A number of political loose ends got tied up in the closing weeks of 2017, but investors will have plenty of market-moving headlines to contend with in 2018 as well. Here’s a look at four developments unfolding in Washington and some stocks that could be impacted.
Try as they might, President Trump and the Republican-controlled Congress were unable to get healthcare reform or even a straight repeal of the Affordable Healthcare Act, passed in 2017. However, the recent tax reform plan did successfully eliminate the ACA’s controversial individual mandate that penalized uninsured Americans.
Looking ahead, Bernstein analyst Lance Wilkes predicts Democrats will regain at least one house of Congress in 2018, leaving Republicans a very narrow window to take another crack at health care reform this year. In the meantime, healthcare investors should concern themselves with a much nimbler catalyst impacting the sector—Amazon.com.
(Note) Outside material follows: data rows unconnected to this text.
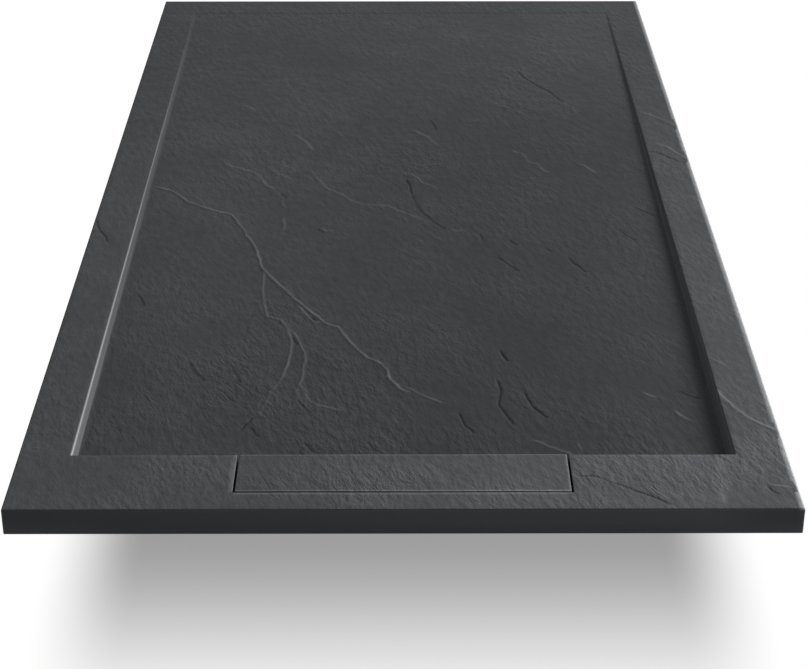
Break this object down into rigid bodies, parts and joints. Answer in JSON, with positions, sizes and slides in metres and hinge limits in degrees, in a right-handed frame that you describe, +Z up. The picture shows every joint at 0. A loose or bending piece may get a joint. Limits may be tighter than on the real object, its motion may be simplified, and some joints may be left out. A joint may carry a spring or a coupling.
{
  "type": "shower tray",
  "caption": "Long low shower tray in dark slate-effect cast resin, with a raised rim, a floor falling to one end and a hidden drain under a flush lift-off cover of the same finish.",
  "frame": {"origin": "middle of the tray's flat underside, which is bedded on the bathroom floor", "axes": "+X to the right seen from the drain end, +Y from the drain end to the far end, +Z up"},
  "size_m": [0.8, 1.6, 0.1248],
  "materials": {
    "slate_resin": "matt anthracite gelcoat cast from split slate",
    "backing_steel": "plain rolled stainless sheet",
    "black_rubber": "matt moulded rubber",
    "waste_steel": "polished stainless steel",
    "strainer_steel": "pierced stainless sheet, polished",
    "white_plastic": "moulded white polypropylene",
    "grey_plastic": "moulded grey polypropylene"
  },
  "bodies": {
    "tray": {"tray_body": "slate_resin", "cover_post_pads": "black_rubber", "waste_flange": "waste_steel", "flange_seal": "black_rubber", "underside_seal": "black_rubber", "trap_body": "white_plastic", "outlet_seal": "black_rubber", "outlet_nut": "grey_plastic"},
    "cover": {"drain_cover": "slate_resin", "cover_backing_plate": "backing_steel", "cover_edge_pads": "black_rubber"},
    "strainer": {"hair_strainer": "strainer_steel", "strainer_knob": "waste_steel"},
    "siphon": {"dip_tube": "grey_plastic", "dip_tube_o_ring": "black_rubber"},
    "outlet": {"outlet_pipe": "white_plastic"}
  },
  "joints": [
    {"name": "cover_lift", "type": "slide", "parent": "tray", "child": "cover", "axis": [0, 0, 1], "range_m": [0, 0.25]},
    {"name": "strainer_lift", "type": "slide", "parent": "tray", "child": "strainer", "axis": [0, 0, 1], "range_m": [0, 0.15]},
    {"name": "siphon_lift", "type": "slide", "parent": "tray", "child": "siphon", "axis": [0, 0, 1], "range_m": [0, 0.1125]},
    {"name": "outlet_swing", "type": "hinge", "parent": "tray", "child": "outlet", "pos_m": [0, -0.6601, -0.03725], "axis": [0, 0, 1], "range_deg": [-12, 12]}
  ],
  "couplings": [
    {"joint": "strainer_lift", "follows": "cover_lift", "ratio": 0.6},
    {"joint": "siphon_lift", "follows": "cover_lift", "ratio": 0.45}
  ]
}
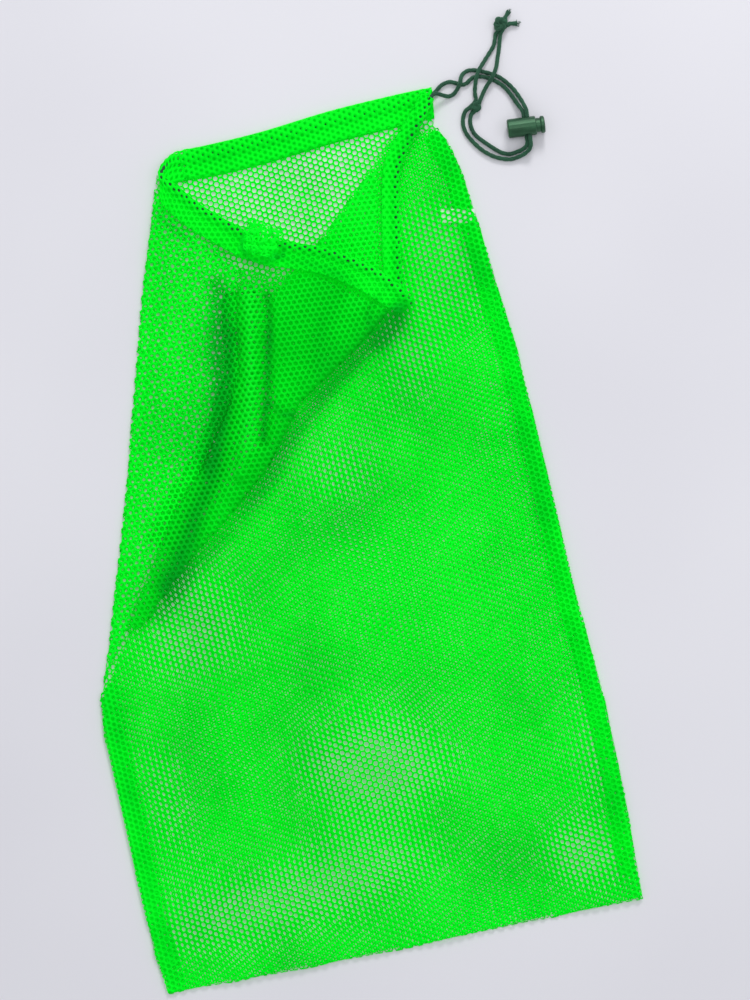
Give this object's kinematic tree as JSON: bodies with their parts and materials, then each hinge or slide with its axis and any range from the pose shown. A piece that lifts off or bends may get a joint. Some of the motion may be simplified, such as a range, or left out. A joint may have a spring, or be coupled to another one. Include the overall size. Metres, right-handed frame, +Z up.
{
  "type": "mesh laundry bag",
  "caption": "Drawstring laundry bag of hexagonal polyester net, lying flat with its mouth half open and one side folded over, closed by a round cord with a barrel cord lock.",
  "frame": {"origin": "on the table, below the middle of the bag without its free cord", "axes": "+Y along the bag's length from the bottom fold to the mouth, +X across it to the right side seam, +Z up"},
  "size_m": [0.4251, 0.6731, 0.0267],
  "materials": {
    "net": "knitted polyester net with round-cornered hexagonal holes",
    "thread": "spun polyester sewing thread",
    "cord": "round braided polyester cord",
    "label": "woven satin tape, blank",
    "lock_plastic": "moulded, fine spark texture",
    "spring_steel": "drawn wire"
  },
  "bodies": {
    "bag": {"back_panel": "net", "back_panel_wrap": "net", "front_panel": "net", "front_panel_turnback": "net", "front_flap": "net", "hem_back": "net", "hem_corner_left": "net", "hem_wrap": "net", "seam_junction": "net", "hem_flap": "net", "hem_corner_front": "net", "hem_turnback": "net", "right_side_seam": "net", "left_side_seam": "net", "left_side_seam_upper": "net", "hem_stitch_back": "thread", "hem_stitch_wrap": "thread", "hem_stitch_flap": "thread", "hem_stitch_turnback": "thread", "right_seam_thread": "thread", "left_seam_thread": "thread", "mouth_bar_tack": "thread", "care_label": "label", "drawcord": "cord", "cord_strand_a": "cord", "cord_strand_b": "cord", "cord_end_a": "cord", "cord_end_b": "cord", "cord_tail_a": "cord", "cord_tail_b": "cord", "mid_knot": "cord", "end_knot": "cord"},
    "cord_lock": {"cord_lock_barrel": "lock_plastic", "cord_lock_spring": "spring_steel"},
    "plunger": {"cord_lock_plunger": "lock_plastic"}
  },
  "joints": [
    {"name": "lock_slide", "type": "slide", "parent": "bag", "child": "cord_lock", "axis": [0.0924, 0.9957, 0], "range_m": [-0.004, 0.004]},
    {"name": "plunger_press", "type": "slide", "parent": "cord_lock", "child": "plunger", "axis": [-0.9957, 0.0924, 0], "range_m": [0, 0.003], "stiffness_N_per_m": 500, "springref_m": -0.004, "deforming": ["cord_lock_spring"]}
  ]
}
“We believe the retail pharmacy model is highly susceptible to disruption by online pharmacy (e.g. Amazon),” Wilkes recently wrote. In addition to Amazon, Wilkes said Anthem is the nest-positioned health care stock to benefit from tax reform and pharmacy benefit manager market growth in 2018.
Most Republicans will likely say tax reform was their single largest political accomplishment of 2017. The new tax law cuts income taxes for individuals, but eliminates many of the deductions that itemizers took advantage of in the past. These modifications make the new law somewhat controversial when it comes to individual income taxes, but the massive corporate tax cuts are good news for American companies and investors across the board.
The corporate tax rate was cut from 35 percent to just 21 percent. The biggest winners from these cuts will be American companies with mostly domestic businesses. Overall, UBS estimates S&P 500 stock earnings will increase by more than 9 percent in 2018 thanks to the tax cut.
Regional banks, such as Zions Bancorp could get up to a 16 percent earnings boost, according to Keefe, Bruyette & Woods. Barclays says telecom stocks, such as Verizon and AT&T will also be big winners from lower U.S. taxes.
The tax bill includes a one-time repatriation tax holiday for companies with cash stashed overseas. Those companies can now bring that cash back into the U.S. economy and pay a rate of just 8 to 15.5 percent instead of 35 percent. Stocks like Apple, Microsoft and Cisco Systems, all of which have more than 90 percent of their cash overseas, could be big winners from repatriation.
Investors can anticipate companies will use that cash to reinvest in the business, potentially increasing the number of mergers and acquisitions. Some companies have also already begun increasing share buybacks and dividend payments, which can help support stock prices.
Finally, just this week, U.S. Attorney General Jeff Sessions announced he is rolling back an Obama-era directive instructing federal prosecutors not to pursue charges against businesses selling marijuana in states in which cannabis is legal. The news theoretically puts all U.S. marijuana businesses at risk of prosecution.
The news came just days after California officially legalized recreational marijuana use for the first time. So far, cannabis investors seem to be calling Sessions’ bluff, sending shares of Canopy Growth, Aphria,and the ETFMG Alternative Harvest ETF all higher by more than 5 percent in the early days of 2018. However, if Sessions decides to back up his words with an actual crackdown at some point, weed stocks and ETFs could see tremendous downside.